En 1926, sept ans avant l’annexion d’Hitler au pouvoir en Allemagne, Breiz Atao était déjà à la pointe dans la croisade européenne du national-socialisme : « La même préoccupation tient au cœur des nationalistes de tous les pays : arracher l’intelligence de leur peuple à la culture étrangère imposée, et reconstituer une civilisation nationale sur le vieux fonds racial et traditionnel », disait le militant nationaliste – et condamné après-guerre pour collaboration – Morvan Marchal dans l’un des numéros du journal.
Finalement disparue en 1931 suite à des querelles intestines, la revue réapparaît en 1944 à la faveur de la création du Parti National Breton par le militant nationaliste Célestin Lainé, lequel publie plusieurs numéros pro-nazis. Lainé est également le créateur d’une milice bretonne au sein même de la Waffen SS, nommée « Bezen Perrot ». L’engagement de Breiz Atao auprès de l’Allemagne nazie est tel que les résistants bretons de la même époque entonnent ce slogan : « Breiz Atao mad da lazo », ou « Breiz Atao, bons à tuer ». Il faut dire que la revue avait pris l’habitude de dénoncer dans ses lignes les familles des militants indépendantistes qui avaient rejoint les maquis de la résistance contre l’occupant nazi.
Après la libération, on n’a plus entendu parler de la revue Breiz Atao pendant un long moment – 65 ans, pour être exact.
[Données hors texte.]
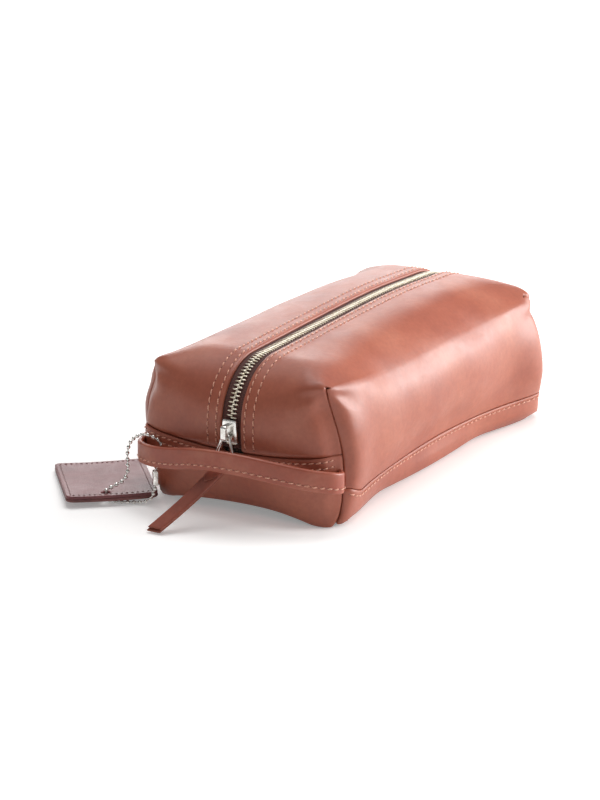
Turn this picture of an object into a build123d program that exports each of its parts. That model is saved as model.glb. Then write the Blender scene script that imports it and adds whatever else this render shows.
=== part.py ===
from build123d import *
import os
from math import acos, atan2, cos, degrees, hypot, radians, sin, tan

# A boxed leather toiletry bag, millimetres, resting on its base.
# +X runs along the bag and the wrist strap is at the -X end, +Y is the side of the hang tag,
# +Z is up, and the origin is the centre of the base.

# Outer form of the stuffed bag
corner_x = 118.0  # from the middle to the vertical corner seams, along the bag
corner_y = 60.0  # from the middle to the corner seams, across the bag
side_bulge = 5.5  # the long sides stand this far past the corner seams
strap_end_radius = 37.0  # rounding of the strap end, seen from the side
strap_end_center = (-98.0, 51.0)
far_end_radius = 40.0
far_end_center = (95.0, 53.5)
end_lean = 11.0  # degrees that the ends lean in towards the base
shoulder_height = 80.0  # top corners
crown_height = 97.0  # crest of the arc across the top, above the flat zip strip
end_bulge_margin = 1.0  # the plan's end arc clears the zip line by this much
plan_corner_radius = 8.0
base_edge_radius = 9.0
base_edge_drop = 0.4  # the long sides' rounding would end this far under the flat base
top_edge_radius = 12.0

# Leather, lining and board
leather = 1.8
lining = 0.6
lining_gap = 0.4
board = 2.0
side_seam_height = 17.5
band_height = 43.0
base_turn_up = 2.4  # the base runs under the end bands up to this height
seam_plane = 114.0  # the side pieces meet the end bands here
binding = 0.8
binding_bottom = 22.0
binding_top = 74.0
binding_reach = 10.0

# Zip
window = 12.0  # leather to leather
tape_width = 13.1
tape = 0.6
tape_gap = 0.1  # under the leather
tape_split = 0.9  # from the centre line to the edge of each tape
tape_end_height = 42.0
tooth_pitch = 2.5
tooth_length = 1.05
tooth_reach = 3.0
tooth_hook = 0.6
tooth_height = 2.4
tooth_slot_play = 0.05
stop_length = 1.3
stop_grip = 0.35  # metal inside the tape's edge
bottom_stop_length = 3.2

# Slider, its crown, pull ring and leather tab
slider_play = 0.3
slider_plate = 1.3
slider_half_length = 6.07
slider_shoulder = 4.9
slider_neck = 4.0
slider_lip = 1.1
post_half_width = 0.55
post_angles = (-9.0, -2.5)
crown_width = 3.2
crown_reach = 6.4
crown_wall = 1.5
crown_span = (-4.0, 4.6)
lock_spring = 0.35
ring_wire = 1.7
ring_height = 17.0
ring_top_width = 6.2
ring_bottom_width = 14.0
ring_tilt = 10.5  # degrees out from the end wall
ring_corner = 1.7
ring_seat = (3.2, -1.2)  # out from the zip line and up from the slider's middle
tab_width = 8.8
tab_layer = 1.4
tab_fold_play = 0.3
tab_throw = 41.5  # the tab's foot, out from the end wall
tab_foot_y = 24.0
tab_foot_z = 1.55

# Wrist strap
strap_height = 12.0
strap_thickness = 3.0
strap_rise = 12.6  # the middle stands this far above the ends
strap_root_height = 27.4
strap_root_y = 58.5
strap_stand = 13.5  # out from the end wall
strap_flat = (-26.0, 24.0)  # the route runs straight between these
strap_skew = 0.8
strap_corner_out = (2.2, 4.8)  # how far the two corners stand out from the pivot line
strap_corner_past = (1.0, 5.5)  # and past the strap's ends
strap_cut_share = 1.2  # the arc from the end view runs on past the corner seams
strap_bends = [9.0, 34.0, 34.0, 8.0]
strap_gap = 0.3  # from the leather at its two ends
core_height = 7.0
core_thickness = 0.6
core_play = 0.05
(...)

Cette parenthèse a pourtant pris fin en 2010 lorsque plusieurs nerds d’extrême droite ont eu l’idée de créer un site Internet du même nom que la revue collabo. Celui-ci s’est expressément revendiqué comme la continuité du premier journal, celui de L’État National Breton. Contrairement à la majorité des indépendantistes bretons – aujourd’hui plutôt classés à l’extrême gauche -, le courant identitaire de Breiz Atao défend l’indépendance de la Bretagne en se revendiquant ouvertement contre l’immigration, contre l’Islam, mais aussi contre Israël.
À la suite de leur remise sur pieds, une première plainte pour « incitation à la haine raciale » est déposée en 2011 par un joueur de biniou d’origine sud-américaine, suite à un article dans lequel il était nominativement visé : « On n’a jamais vu de Celtes noirs et on n’en verra jamais. » Deux mois plus tard, une autre plainte est déposée pour des propos discriminatoires à l’encontre d’une élue socialiste de Brest accusée d’être une « traîtresse à la race ».
Suite à cette affaire, Boris le Lay, fondateur de Breiz Atao, avait sobrement déclaré : « Le parti socialiste nous fait de plus en plus tomber au niveau des nègres. » Il sera condamné en septembre 2013 par le tribunal correctionnel de Brest à quatre mois de prison avec sursis pour provocation à la haine raciale. Puis il sera condamné par le tribunal de Rennes en deuxième instance à 18 mois de prison avec sursis et 20 000 euros d’amende. Le procureur avait alors requis huit mois de prison ferme à son encontre. Suite à ce déferlement de condamnations et pour éviter de futures poursuites, Boris le Lay a cédé sa place de webmaster à un citoyen américain en 2013, Peter O’Connel.
Si l’on s’en tient à sa petite saillie à mon égard, on peut penser que Le Lay n’a pas totalement cessé d’écrire des petits mots d’amours à l’adresse de l’humanité – mais sous pseudo cette fois. Hashtag bras levé et claquage de talons en cuir à tous mes admirateurs en Rangers.